【海外技術情報】MAN:画期的な水素燃焼エンジンが農業機械・建設機械の脱炭素化を実現する
VWグループの一員のMANが、オフロード用途向けの持続可能な駆動ソリューションとして、MAN Enginesから水素燃焼エンジン「MAN H4576」を昨年発表した。この新開発された水素燃焼エンジンは、実績のある「MAN D3876」ディーゼルエンジンをベースに開発されたものであり、16.8Lもの排気量から368kWもの最高出力を発揮するという。
「MAN H4576」は農業機械や建設機械の脱炭素化の、幅広い可能性を開くために開発された。MANはVWであり、脱炭素化としてBEVのバスを市販して業界をリードしているが、水素燃焼エンジンも捨てていないのだ。MANエンジンの責任者、ミヒャエル・リンナー氏は以下のように述べた。
「水素燃焼エンジンは、オフロードドライブの脱炭素化を加速する有望なアプローチです。市場の準備が整い次第、MANエンジンは顧客に対してオーダーメイドのソリューションを提供する予定です」
「MAN H4576」のベースは、確立された「MAN D3876」ディーゼルエンジン。これは、クランクケース、クランクシャフト、コンロッドなどの基本コンポーネントのほか、オイルポンプ、オイルパン、フィルターなどの冷却回路やオイル回路の80%を新型水素エンジンと共通化している。2つのエンジン寸法はほぼ同一だから、機械メーカーは既存の車両に新たな水素燃焼エンジンを容易に統合できる。
重要な変更点は、ストロークは176 mmのままだが、ボアが138mmから145mmへと増加したこと。「MAN D3876」ディーゼルエンジンは排気量15.3Lだが、「MAN H4576」の排気量は16.8Lへと増加する。これは水素燃焼エンジンの出力密度が低いことを考慮して、目標出力を達成するために行われた変更。また、水素供給と燃焼のためのコンポーネント、エンジン制御システム、排ガス制御システムには、大幅な変更が加えられた。
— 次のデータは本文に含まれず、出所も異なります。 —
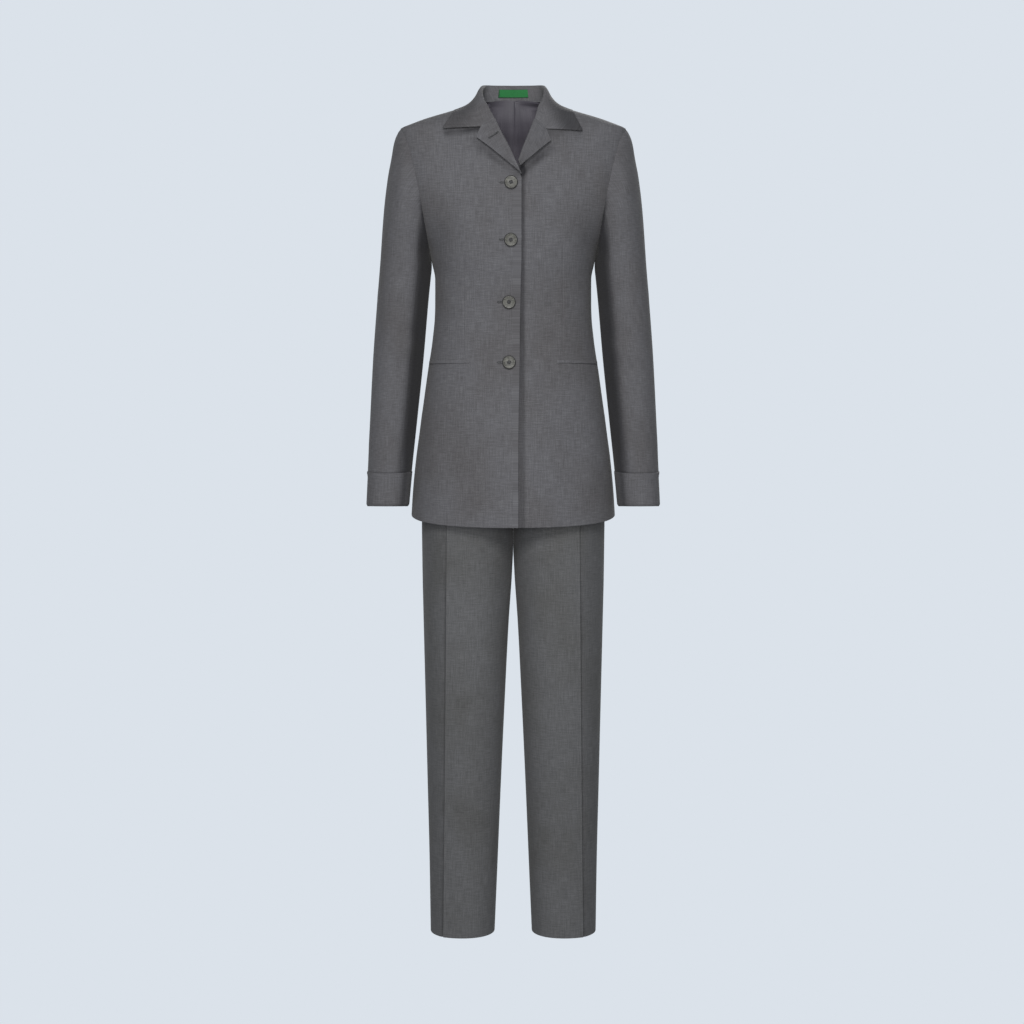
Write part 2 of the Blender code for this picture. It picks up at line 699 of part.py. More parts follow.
def make_button(name, seat, facing, horn):
    """A dished button turned round the line that stands out from the cloth."""
    turn = Vector((0.0, 0.0, 1.0)).rotation_difference(facing)
    bm = bmesh.new()
    rings = []
    for radius, height in zip(BUTTON_PROFILE["radius"], BUTTON_PROFILE["height"]):
        corners = [2.0 * math.pi * k / BUTTON_SIDES for k in range(BUTTON_SIDES if radius else 1)]
        spots = [Vector((radius * math.cos(a), radius * math.sin(a), height)) for a in corners]
        rings.append([bm.verts.new((seat + turn @ spot) * MM) for spot in spots])
    for low, high in zip(rings, rings[1:]):
        for k in range(BUTTON_SIDES):
            loop = (low[k % len(low)], low[(k + 1) % len(low)],
                    high[(k + 1) % len(high)], high[k % len(high)])
            bm.faces.new(list(dict.fromkeys(loop)))
    finish_object(name, bm, horn, sharp=50.0)


def make_jacket_buttons(horn):
    for number, (z, x) in enumerate(zip(BUTTONS["z"][::-1], BUTTONS["x"][::-1]), start=1):
        angle = ring_angle(BODY, z, x)
        make_button("button_%d" % number, on_body(z, angle, BUTTON_SHANK), ring_normal(BODY, z, angle), horn)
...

「MAN H4576」の水素供給は、新しい低圧システムで構成され、インジェクターに必要な水素を供給する。正確な圧力制御により水素需要を調整することで効率的な燃焼を確保して、エンジンにとって最適な燃料を供給する。水素インジェクターは最大40barの噴射圧力による低圧直接噴射で使用される。これは燃焼室に直接取り付けられている。特別に調整された点火システムは、確実かつ制御された火花点火を行う。特別に設計されたエンジン制御ユニットは水素と空気の供給制御により噴射と点火を制御して、安全で効率的な燃焼を可能にするために、各種パラメータを継続的に調整する。
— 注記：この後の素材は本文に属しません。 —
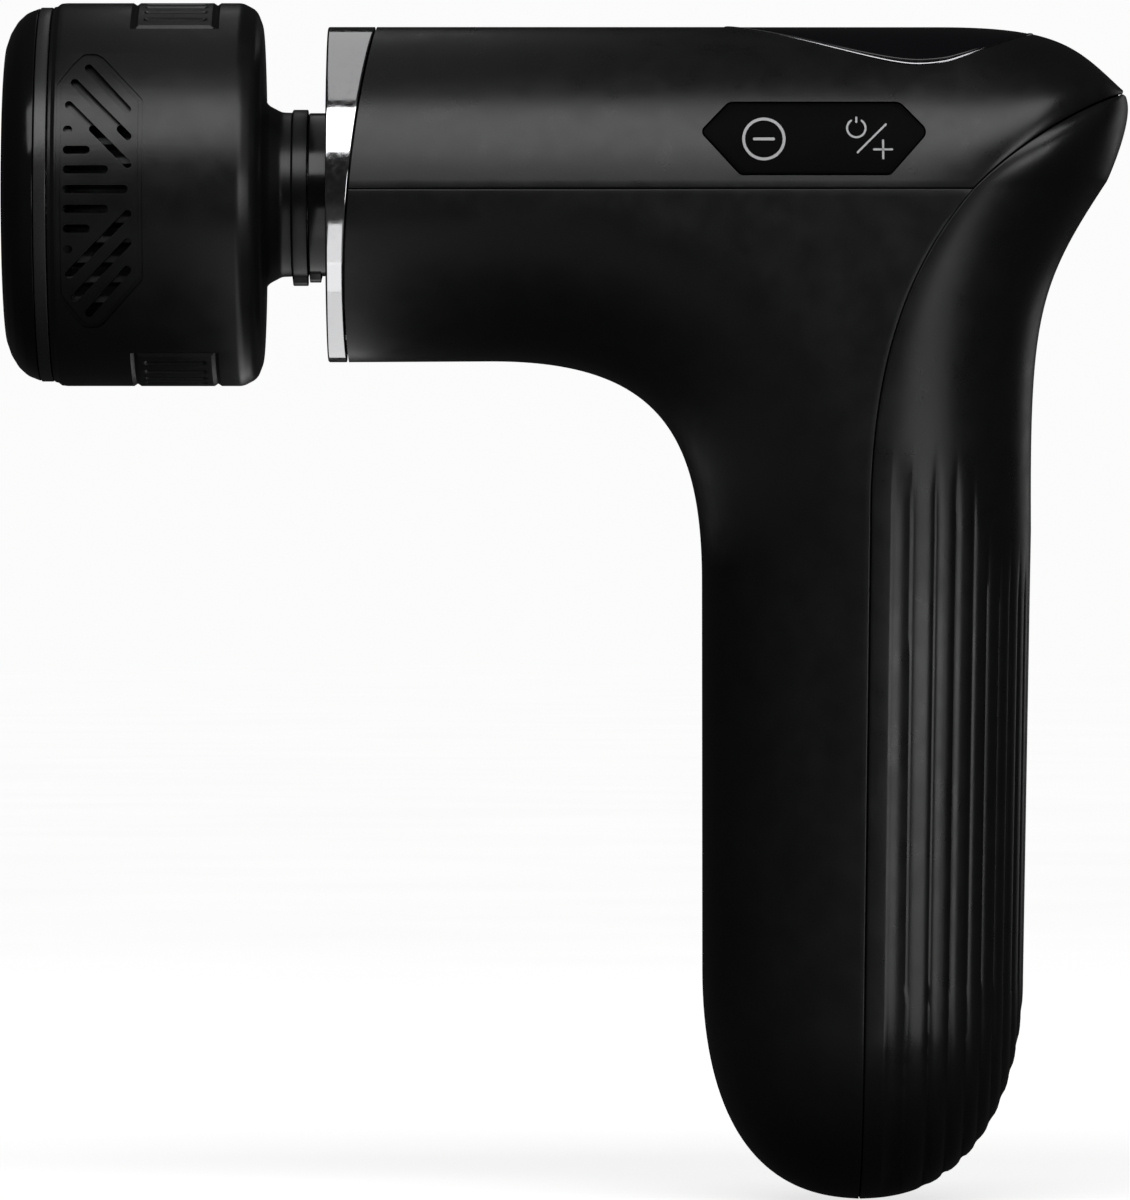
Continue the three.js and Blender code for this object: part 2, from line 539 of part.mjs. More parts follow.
// Fins on both sides of a middle web, each behind the bar between two vent rows.
const FINS = 16;
const FIN_PITCH = 2.6;
const FIN_T = 0.8;
const FIN_REACH = 22.2;        // radius that the fin corners reach
const fins = Array.from({ length: FINS }, (_, k) => {
  const z = VENT_Z + (k - (FINS - 1) / 2) * FIN_PITCH;
  const half = Math.sqrt(FIN_REACH ** 2 - (Math.abs(z) + FIN_T / 2) ** 2);
  return box(-107, -97, -half, half, z - FIN_T / 2, z + FIN_T / 2);
});
const web = box(-107, -97, -0.6, 0.6, -19, 19);
piece('heat_sink', join(turnedX(rod(-108.6, -106.6, 21), 32), web, ...fins), 'alu');

const spoke = (angle) => box(-88.2, -86.6, -0.9, 0.9, 5, 21.5).rotate([angle, 0, 0]);
piece('fan_frame', join(
  turnedX(tube(-95.5, -86.6, 20.9, 23.2), 28),
  turnedX(rod(-88.2, -86.6, 6.5), 20),
  ...[30, 150, 270].map(spoke),
), 'dark');
const BLADES = 7;
const blades = Array.from({ length: BLADES }, (_, k) => box(-3.4, 3.4, -0.55, 0.55, 6.5, 20)
  .rotate([0, 0, 35])
  .rotate([(k * 360) / BLADES, 0, 0])
  .translate([-91.9, 0, 0]));
piece('fan_rotor', join(turnedX(rod(-95.1, -88.7, 7.4), 24), ...blades), 'dark');
piece('head_board', turnedX(tube(-85.6, -84.2, 3, 21.5), 32), 'board');
piece('head_plug', turnedX([
  [-83.4, 0], [-83.4, 8], [-68.9, 8], [-68.9, 6.9], [-66.3, 6.9], [-66.3, 8],
  [-63.6, 8], [-63, 7.2], [-63, 0],
], 32), 'steel');
piece('plug_o_ring', turnedX(tube(-68.6, -66.6, 7.2, 8.1), 28), 'rubber');

// ---------------------------------------------------------------- screws
function screw(name, x, y, seat, length, head = 2) {
  const top = seat + GAP;
  const profile = [
    [top - length, 0], [top - length, 1], [top, 1], [top, head], [top + 1.4, head], [top + 1.4, 0],
  ];
  piece(name, cut(turnedZ(profile, 8), turnedZ(rod(top + 0.7, top + 2, 0.9), 6)), 'steel', [x, y, 0]);
}
let count = 0;
for (const x of FRAME_X) {
  for (const y of [-FRAME_Y, FRAME_Y]) {
    count += 1;
    screw(`frame_screw_${count}`, x, y, FRAME_Z + 2, 8, 1.9);
  }
}
screw('motor_screw_1', MOTOR_X, -MOTOR_Y, MOTOR_Z + 2, 6.5, 1.9);
screw('motor_screw_2', MOTOR_X, MOTOR_Y, MOTOR_Z + 2, 6.5, 1.9);
screw('board_screw_1', -49.5, 0, 14.8, 4.4);
screw('board_screw_2', -40.5, 0, 14.8, 4.4);

export default gun;
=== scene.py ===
"""Massage gun: the looks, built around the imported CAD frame.

Shapes are worked out in millimetres from the barrel axis (x along the barrel, y across, z up) and
become metres in the row frame when a mesh is made."""

import json
import math

import bmesh
import bpy
import numpy as np
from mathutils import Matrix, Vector
from mathutils.bvhtree import BVHTree


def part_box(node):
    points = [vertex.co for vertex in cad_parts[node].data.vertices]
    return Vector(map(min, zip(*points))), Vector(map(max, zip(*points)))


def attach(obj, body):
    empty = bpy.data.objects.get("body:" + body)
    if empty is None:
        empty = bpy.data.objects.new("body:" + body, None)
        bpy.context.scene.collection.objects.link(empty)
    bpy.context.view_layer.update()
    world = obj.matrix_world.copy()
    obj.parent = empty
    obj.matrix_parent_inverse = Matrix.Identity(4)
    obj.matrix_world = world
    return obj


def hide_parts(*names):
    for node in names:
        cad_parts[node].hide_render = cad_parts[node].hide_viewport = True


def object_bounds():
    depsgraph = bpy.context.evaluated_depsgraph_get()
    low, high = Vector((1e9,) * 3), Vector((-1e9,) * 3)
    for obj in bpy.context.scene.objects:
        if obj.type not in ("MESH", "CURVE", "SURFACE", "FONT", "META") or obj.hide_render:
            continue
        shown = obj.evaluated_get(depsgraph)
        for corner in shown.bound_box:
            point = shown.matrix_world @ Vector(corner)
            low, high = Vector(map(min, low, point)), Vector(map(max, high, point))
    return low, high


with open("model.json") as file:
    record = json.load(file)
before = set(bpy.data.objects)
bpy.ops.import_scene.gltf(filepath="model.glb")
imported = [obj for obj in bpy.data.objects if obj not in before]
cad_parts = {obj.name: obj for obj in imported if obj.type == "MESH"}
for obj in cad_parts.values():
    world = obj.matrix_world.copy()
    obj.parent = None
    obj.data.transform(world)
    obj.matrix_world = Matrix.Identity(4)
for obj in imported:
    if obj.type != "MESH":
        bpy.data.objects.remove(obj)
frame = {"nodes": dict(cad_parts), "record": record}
CAD_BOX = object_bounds()
NODES = frame["nodes"]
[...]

ピストン直径が145mm に拡大され排気量が16.8Lに拡大されたことにより、最高出力368kWを達成。排気量12.4Lの「MAN D2676」ディーゼルエンジンと同等の性能を獲得した。新しいターボチャージャーは最適なダイナミクスを保証し、燃料消費量の削減に役立つ。
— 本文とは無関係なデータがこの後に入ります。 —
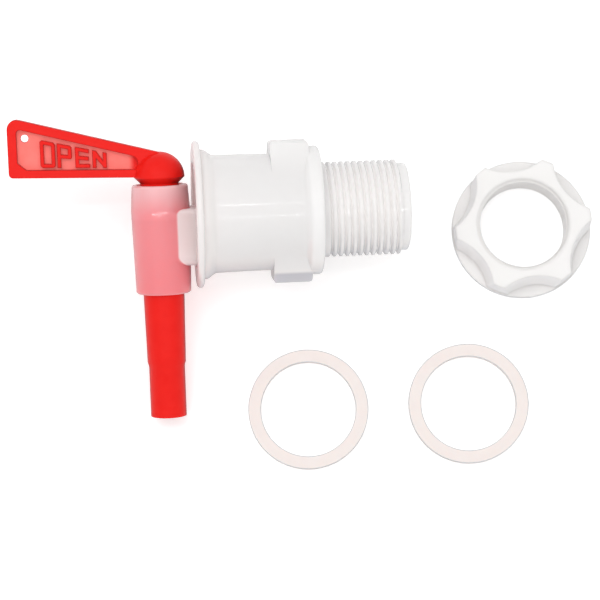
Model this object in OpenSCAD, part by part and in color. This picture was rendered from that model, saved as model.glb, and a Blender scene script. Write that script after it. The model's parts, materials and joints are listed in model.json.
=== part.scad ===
// Beverage dispenser spigot: a plastic quarter-turn tap with its back nut and two sealing washers.
// The tap lies loose on a flat surface, as it does before fitting, with its fixings beside it.
// Units are millimetres. The tap is drawn along its own axis, with x running back along the
// threaded tail from the sealing face and z running up the barrel, and is then laid down.

/* [Tail and sealing face] */
// Outer radius of the tail thread (3/4 inch parallel pipe thread)
tail_r = 13.22; // [10:0.01:18]
// Length of the tail behind the sealing face
tail_len = 24.3; // [16:0.1:40]
// Radius of the plain lead-in at the end of the tail
lead_r = 12.2; // [9.8:0.1:13]
// Length of the plain lead-in
lead_len = 2.5; // [1:0.1:5]
// Radius of the water passage through the tail
inlet_r = 9.5; // [6:0.1:9.8]
// Depth that the tail passage is sunk in front of the sealing face
inlet_depth = 2.5; // [1:0.1:4]

/* [Flange and body] */
// Radius of the round front flange
flange_r = 20.4; // [19:0.1:30]
// Thickness of the front flange
flange_t = 2; // [1.2:0.1:4]
// Length of the body from the flange's front face to the sealing face
body_len = 35; // [28:0.5:60]
// Radius of the body just behind its flare
body_front_r = 16.4; // [15.8:0.1:17.4]
// Radius of the body at the collar
body_rear_r = 16.1; // [15.6:0.1:17.4]
// Radius of the flare where it meets the flange
flare_r = 18; // [17.5:0.1:19]
// Length of the straight part of the flare
flare_land = 0.6; // [0.5:0.1:3]
// Length of the flare's curve
flare_len = 3.2; // [2:0.1:8]
// Wall of the hollow body
body_wall = 1.6; // [1:0.1:2.4]
// Thickness of the wall that closes the hollow body at the back
back_wall = 2.5; // [1.5:0.1:5]

/* [Collar and lugs] */
// Radius of the collar that carries the sealing face
collar_r = 17.9; // [17.4:0.1:18.8]
// Length of the collar
collar_len = 3; // [2:0.1:8]
// Rounding of the collar's rear edge
collar_round = 1; // [0.3:0.1:1.5]
// Length over which the body swells into the collar
collar_ease = 2.2; // [0.5:0.1:4]
// Outer radius of the two spanner lugs
lug_r = 19.9; // [18.5:0.1:22]
// Length of each lug along the body
lug_len = 10.8; // [6:0.1:14]
// Width of each lug's top across the body
lug_w = 10; // [6:0.5:12]
// Rounding of the lugs' outer corners
lug_round = 1.5; // [0.5:0.1:2]

/* [Neck] */
// Height of the box-shaped neck between the barrel and the body
neck_h = 15.8; // [12:0.1:17]
// Width of the neck
neck_w = 14.5; // [10:0.1:15]
// Distance of the neck's middle below the body axis
neck_drop = 5.7; // [4.6:0.1:6]
// Rounding of the neck's upper corners
neck_round_top = 1.5; // [0.5:0.1:3]
// Rounding of the neck's lower corners
neck_round_low = 3; // [1:0.1:4]
// Radius of the water passage through the neck
passage_r = 3.6; // [2:0.1:3.6]

/* [Barrel] */
// Distance of the barrel's axis in front of the flange
barrel_offset = 9.2; // [8.9:0.1:16]
// Height of the barrel's top above the body axis
barrel_up = 8.8; // [6:0.1:14]
// Depth of the barrel's bottom below the body axis
barrel_down = 21.3; // [18:0.1:32]
// Radius of the barrel at its top
barrel_top_r = 7.75; // [7.7:0.05:8.3]
// Radius of the barrel where it is widest
barrel_mid_r = 8.2; // [7.9:0.05:8.6]
// Radius of the barrel at its bottom
barrel_low_r = 7.65; // [7.2:0.05:8.2]
// Height of the widest part of the barrel above the body axis
barrel_mid_up = 1.7; // [0:0.1:5]

/* [Plug and nozzle] */
// Radius of the tapered plug at its shoulder
plug_r = 6.3; // [6.1:0.05:6.6]
// Radius of the plug where it leaves the bottom of the barrel
nozzle_top_r = 5.7; // [5.6:0.05:6]
// Running clearance round the plug
plug_gap = 0.05; // [0.03:0.01:0.1]
// Depth of the plug's shoulder below the top of the barrel
shoulder_depth = 9.2; // [6:0.1:10]
// Radius of the stem between the shoulder and the dome
stem_r = 5.3; // [4.6:0.1:5.6]
// Radial height of the bead inside the barrel that holds the plug in
bead_h = 0.5; // [0.3:0.05:0.6]
// Play between the shoulder and the bead
bead_gap = 0.15; // [0.1:0.05:0.4]
// Depth of the nozzle's tip below the body axis
tip_down = 56; // [46:0.1:90]
// Length of the nozzle's plain lower part
spout_len = 14; // [6:0.1:20]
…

また、「MAN H4576」は二元燃料エンジンとして設計されており、従来のディーゼルまたはHVOなどの代替燃料と組み合わせて使用できる。
窒素酸化物(NOx)は水素を燃焼させることで最終的に排ガスに含まれる可能性がある唯一の関連排出物である。MANエンジンはNOxをほぼゼロにすため、高度な燃焼プロセスと確立された排ガス後処理システムを採用。これによりEU Stage Vとゼロエミッション車(ZEV)の排出基準を満たしている。
「MAN H4576」の開発においてMANエンジンは「水素エンジン技術における豊富な経験と、幅広い用途向けのガスエンジン分野のノウハウを活用した」と説明している。MANは1996年に開催された「ハノーバーメッセ」で水素燃料バスを発表した。この「SL 202」と呼ばれる都市バスは天然ガスエンジンをベースに開発された。この、早い段階から始めていた水素燃焼エンジンによる知見を活用した、ということなのだろう。
「MAN H4576」水素燃焼エンジンは既存のディーゼルエンジンをベースにしていることから、迅速に市場に投入できる状態にあり、すでに納品先メーカーでの準備も進んでいる。建設機械メーカーのKässbohrer Off-Road Vehiclesが2023年に発表した「PistenBully 800」には、あらかじめ「MAN H4576」用のスペースを考慮して設計されているという。